Para transformar o dono de brasserie provençal em um dos principais gestores do circuito decinema de arte do Brasil, foram necessárias uma leve dose de acaso e a profunda convicção de que o trabalho deve ser prazeroso.

Dono do cinema Reserva Cultural, em São Paulo, e da distribuidora Imovision, que foi pioneiro na divulgação do cinema iraniano e do movimento Dogma 95 - o original, dinamarquês, como faz questão de frisar -, o francês Jean Thomas Bernardini tem o comércio no sangue e dispensa ao mercado de filmes artísticos o mesmo olhar profissional que dedica aos fornos da Pain de France, padaria que abastece hotéis, restaurantes e, é claro, cinemas de São Paulo.

Sem a intervenção do acaso, a distribuidora, que hoje possui os direitos de mais de 40 filmes ainda a lançar e tem 20 estreias marcadas para os próximos meses, teria durado menos de um ano. Era 1989, Bernardini vivia no Rio e fabricava peças de roupas em jeans no interior de São Paulo. Um conhecido telefonou da França perguntando se ele poderia ajudar a distribuir um filme recém-lançado. Era "Inverno de 54", com Lambert Wilson e Claudia Cardinale.
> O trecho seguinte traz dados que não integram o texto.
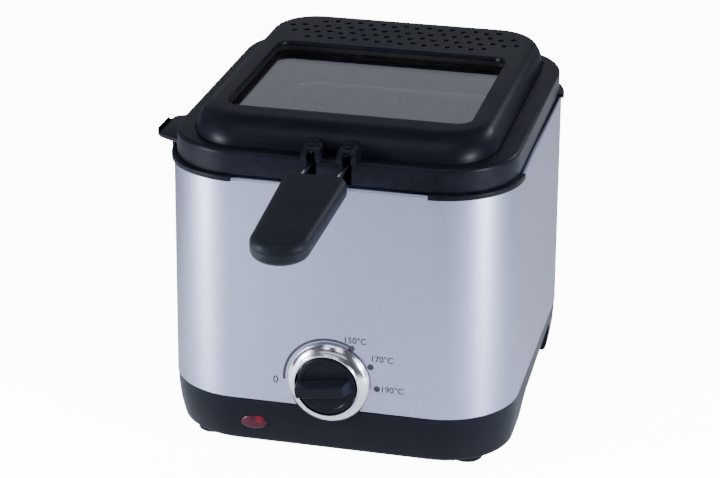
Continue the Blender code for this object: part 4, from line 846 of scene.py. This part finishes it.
class FRYER_OT_collar(PieceOperator):
    """Model the rim collar inside the casing, with a lip over each of its corners"""

    bl_idname = "fryer.collar"
    bl_label = "Rim collar"

    def execute(self, context):
        steps = settings().corner_steps + 8
        top = COLLAR_HIGH.z
        shape = body_slab("collar", 2.0 * mm, COLLAR_LOW.z, steps)
        shape.draw(
            (0, top - 0.4 * mm), (0.4 * mm, top), (3.6 * mm, top), (0, top - 1.8 * mm),
            (5.5 * mm, top - 1.8 * mm), (0, top - 3.8 * mm),
        )
        shape.fit(4 * mm, top - 3.8 * mm)
        shape.draw((0, COLLAR_LOW.z))
        collar = hollow(shape)

        bottom = top - 2.9 * mm
        reach = 1.7 * mm
        lip = body_slab("lip", -reach, bottom, steps)
        lip.draw((0, top - 0.7 * mm))
        lip.arc(0.7 * mm, 0.7 * mm, 4)
        lip.draw((3.6 * mm, top), (0, RIM + 0.4 * mm))
        lip.fit(-0.9 * mm, RIM + 0.4 * mm)
        lip.draw((0, bottom))
        ring = hollow(lip)
        far = 130 * mm
        side_y = HALF_DEPTH - CORNER
        side_x = HALF_WIDTH - CORNER
        carve(ring, block("gap", at(-far, -side_y, 0), at(far, side_y, 1)))
        carve(ring, block("gap", at(-side_x, -far, 0), at(side_x, far, 1)))
        finish_piece(collar, finish("plastic"), "body", ["rim_collar"])
        finish_piece(ring, finish("plastic"), "body", name="collar_corner_lips")
        return {"FINISHED"}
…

Assim nasceu a Imovision, cujo nome abria caminho para que a empresa, depois de espalhar um único filme pelas salas do Brasil, se tornasse uma imobiliária. "Nunca me preocupei muito com o nome da empresa, a ideia era fechá-la depois de distribuir esse filme", diz o dono, que se prepara para celebrar o primeiro quarto de século da companhia.
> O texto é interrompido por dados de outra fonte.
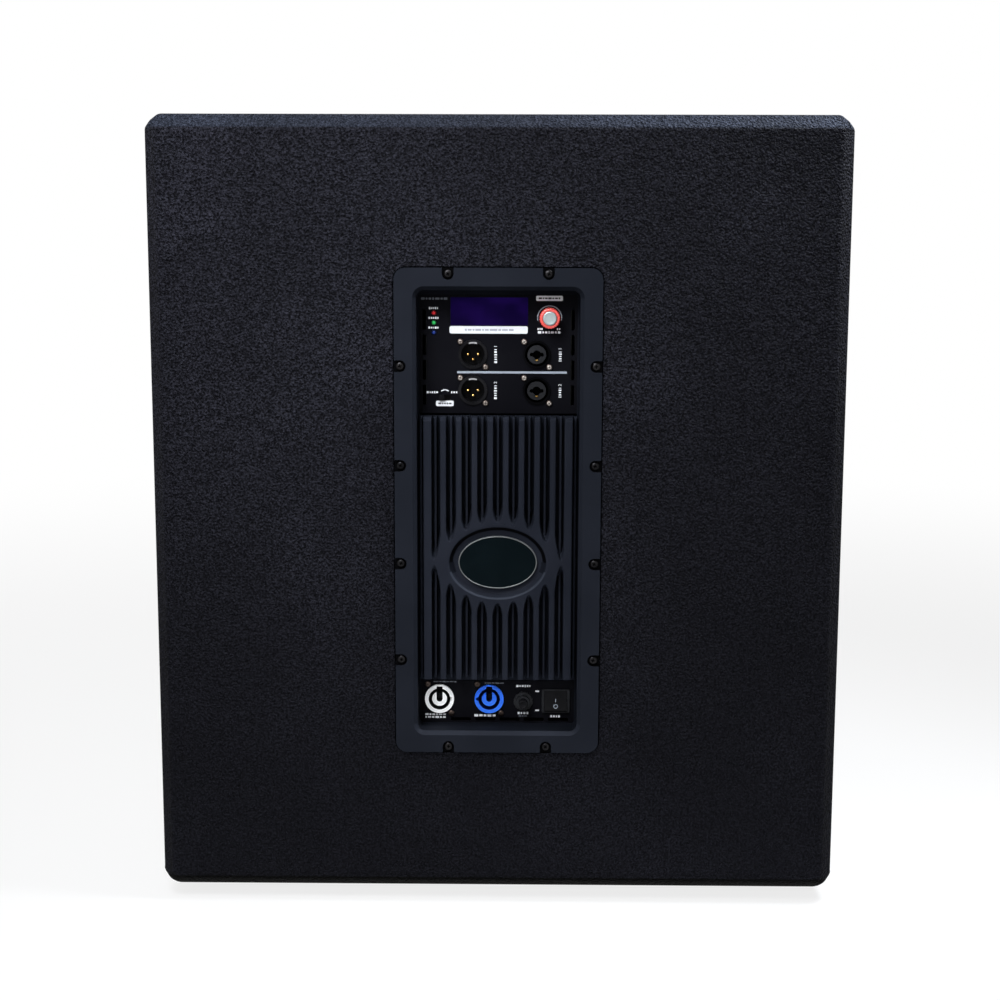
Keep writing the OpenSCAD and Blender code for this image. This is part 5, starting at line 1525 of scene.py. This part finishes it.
def rockerMarks(form):
    turn = Matrix.Rotation(form["tilt"], 3, "X")
    pivot = onRear(*rocker, panelOut + form["pivotOut"])

    def onKey(shape, lift):
        spots = []
        for u, v in shape:
            up = v - form["foldUp"]
            out = form["foldOut"] + abs(up) / form["above" if up > 0 else "below"] * form["rise"] + lift
            spots.append(pivot + turn @ Vector((u * mm, -out * mm, v * mm)))
        return spots

    shapes = [roundedBox(0, form["iUp"], *form["I"], 0.2, 2)]
    shapes += [arcOutline((0, form["oUp"]), *form["O"], start, start + 90, 8) for start in range(0, 360, 90)]
    parts = [ringLoft([onKey(shape, -form["thick"]), onKey(shape, form["thick"])]) for shape in shapes]
    return addSolid("rockerMarks", parts, "greyInk", "power_rocker")
rockerMarks(rockerForm)

# Studio: pale floor that keeps the shadow, white surroundings, one key lamp and soft fill

studio = {
    "floorSize": 24.0,
    "floorColour": (0.90, 0.90, 0.91),
    "floorPatches": 0.985,      # how dark its darker patches are
    "floorGlow": 0.80,          # how much of the near floor the camera sees as plain white
    "glowFromTo": (0.6, 2.6),   # how far away that share starts to grow, and is whole
    "worldLight": 0.19,
    "lamps": {
        # name: (place, aim, width, height, watts, colour, spread in degrees)
        "key": ((-0.30, -0.86, 1.02), (-0.20, -0.30, 0.50), 0.40, 0.35, 3.0, (0.95, 0.97, 1.0), 90),
        "top": ((0.50, -0.28, 1.00), (0.26, -0.28, 0.6), 0.4, 0.3, 6.5, (0.90, 0.95, 1.0), 110),
        "front": ((-0.7, -2.5, 1.3), (-0.1, -0.3, 0.35), 1.4, 1.1, 13.0, (1.0, 1.0, 1.0), 180),
        "back": ((-0.6, 2.6, 1.6), (0.0, 0.3, 0.35), 1.6, 1.2, 22.0, (1.0, 1.0, 1.0), 180),
    },
}


def seenOrMirrored(wire):
    # one where the camera looks, a mirror reflects or glass lets through
    seen, mirrored, through = [wire.node("ShaderNodeLightPath", output=kind) for kind in (
        "Is Camera Ray", "Is Glossy Ray", "Is Transmission Ray")]
    return (seen + mirrored + through).least(1.0)


def makeStudio(form):
    world = bpy.data.worlds.new("whiteRoom")
    world.use_nodes = True
    tree = world.node_tree
    tree.nodes.clear()
    wire = Wire(tree)
    room = wire.node("ShaderNodeBackground", {}, {"Color": (1, 1, 1, 1), "Strength": form["worldLight"]})
    seen = wire.node("ShaderNodeBackground", {}, {"Color": (1, 1, 1, 1), "Strength": 1.0})
    mixed = wire.node("ShaderNodeMixShader", {}, {0: seenOrMirrored(wire), 1: room, 2: seen})
    output = tree.nodes.new("ShaderNodeOutputWorld")
    tree.links.new(mixed.socket, output.inputs["Surface"])
    bpy.context.scene.world = world

    made, shader, place = newMaterial("paleFloor", roughness=0.7, specular=0.1)
    pale = form["floorColour"]
    patches = place.noise(3.0, 3.0).ramp(0.3, 0.7)
    feed(shader, patches.blend([form["floorPatches"] * c for c in pale], pale), "Base Color")
    glow = place.node("ShaderNodeEmission", {}, {"Color": (1, 1, 1, 1), "Strength": 1.0})
    lit = Wire(made.node_tree, shader.outputs[0])
    far = place.node("ShaderNodeVectorMath", {"operation": "LENGTH"}, {0: place}, 1)
    share = far.ramp(*form["glowFromTo"], form["floorGlow"], 1.0)
    mixed = place.node("ShaderNodeMixShader", {}, {0: seenOrMirrored(place) * share, 1: lit, 2: glow})
    made.node_tree.links.new(mixed.socket, made.node_tree.nodes["Material Output"].inputs["Surface"])
    h = form["floorSize"] / 2
    mesh = meshFrom("paleFloor", [(-h, -h, 0), (h, -h, 0), (h, h, 0), (-h, h, 0)], [[0, 1, 2, 3]])
    mesh.materials.append(made)
    linked("paleFloor", mesh)

    for name, (place, aim, width, height, watts, colour, spread) in form["lamps"].items():
        lamp = bpy.data.lights.new(name + "Lamp", "AREA")
        lamp.shape, lamp.size, lamp.size_y = "RECTANGLE", width, height
        lamp.energy, lamp.color, lamp.spread = watts, colour, math.radians(spread)
        holder = linked(name + "Lamp", lamp)
        holder.location = place
        holder.rotation_euler = (Vector(aim) - Vector(place)).to_track_quat("-Z", "Y").to_euler()
        holder.visible_camera = False


makeStudio(studio)
bpy.context.scene.view_settings.view_transform = "Standard"
print("studio lit with", len(studio["lamps"]), "lamps")

# How true the image points are of the finished model

bpy.context.view_layer.update()
depsgraph = bpy.context.evaluated_depsgraph_get()


def showing(point):
    away = Vector(point) - cameraSpot
    hit = bpy.context.scene.ray_cast(depsgraph, cameraSpot, away.normalized(), distance=away.length - 0.0006)
    return not hit[0]


def extremes(piece, coordinate, sign, keep=None):
    # the furthest vertex that shows, to one side of the picture
    spots = sorted(
        ((toPixel(v.co), v.co) for v in piece.data.vertices if keep is None or keep(v.co)),
        key=lambda s: -sign * s[0][coordinate])
    for pixel, place in spots[:4000]:
        if showing(place):
            return pixel[coordinate]
    return None


def middleOf(piece, keep=None):
    pair = []
    for coordinate in (0, 1):
        ends = [extremes(piece, coordinate, sign, keep) for sign in (-1, 1)]
        pair.append(None if None in ends else sum(ends) / 2)
    return tuple(pair)


def within(spot, reach, above=-99):
    def inside(place):
        x, y, out = fromRear(place)
        return math.dist((x, y), spot) < reach and out > above
    return inside


def inBand(spot, halfWidth, halfHeight):
    def inside(place):
        x, y, out = fromRear(place)
        return abs(x - spot[0]) < halfWidth and abs(y - spot[1]) < halfHeight
    return inside


named = {obj.name: obj for obj in bpy.data.objects}
marks = named["marksWhiteInk"]
shown = {
    "cabinetLeft": (extremes(cabinetCoat, 0, -1), None),
    "cabinetRight": (extremes(cabinetCoat, 0, 1), None),
    "cabinetTop": (None, extremes(cabinetCoat, 1, -1)),
    "cabinetBottom": (None, extremes(cabinetCoat, 1, 1)),
    "badge": middleOf(badgeRim),
    "display": middleOf(nodes["display_window"]),
    "knob": middleOf(knobRing),
    "upperOutput": middleOf(soft["audio_outputs"], within(looseCentres("audio_outputs")[0], 12)),
    "whiteConnector": middleOf(soft["mains_outlet"], within(outlet, 11.8, panelOut)),
    "blueConnector": middleOf(soft["mains_inlet"], within(inlet, 11.8, panelOut)),
    "rocker": middleOf(soft["rocker_bezel"]),
    "labelStrip": middleOf(marks, inBand(strip, 31, 3.2)),
    "silverLine": middleOf(named["marksGreyInk"], inBand(line, 99, 1.2)),
    "outputMark": middleOf(marks, within(onPanel("outputMark"), 9)),
    "inputMark": middleOf(marks, within(onPanel("inputMark"), 8)),
    "groundLabel": middleOf(marks, within(groundLabel, 7.4)),
}
cornerOut = 1.3         # where the frame's straight edges would meet, as the points were read
for (upper, sy), (side, sx) in product((("Top", 1), ("Bottom", -1)), (("Left", -1), ("Right", 1))):
    w, h = (plateHigh.x - plateLow.x) / mm, (plateHigh.z - plateLow.z) / mm
    edge = onRear(sx * w / 2, sy * h / 2, cornerOut)
    shown["frame" + upper + side] = toPixel(edge)
offsets = {
    name: [None if a is None or b is None else round(b - a, 1) for a, b in zip(imagePoints[name], pixel)]
    for name, pixel in shown.items()}
print("image points:", offsets)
Acontece que "Inverno de 54" conta a história do abade Pierre, um dos personagens mais queridos pelos franceses por sua luta em defesa dos sem-teto. O abade, morto em 2007, era querido também no Brasil: ao saber do lançamento, Leda Collor, mãe do então presidente eleito Fernando Collor, telefonou para o distribuidor iniciante e ofereceu incentivo para o filme, até então destinado apenas ao limitado circuito de cineclubes.

Com o apoio ilustre, o próprio clérigo francês fez uma visita ao Brasil, o filme teve uma trajetória bem-sucedida e outros produtores europeus vislumbraram um canal para promover seus filmes no distante mercado sul-americano.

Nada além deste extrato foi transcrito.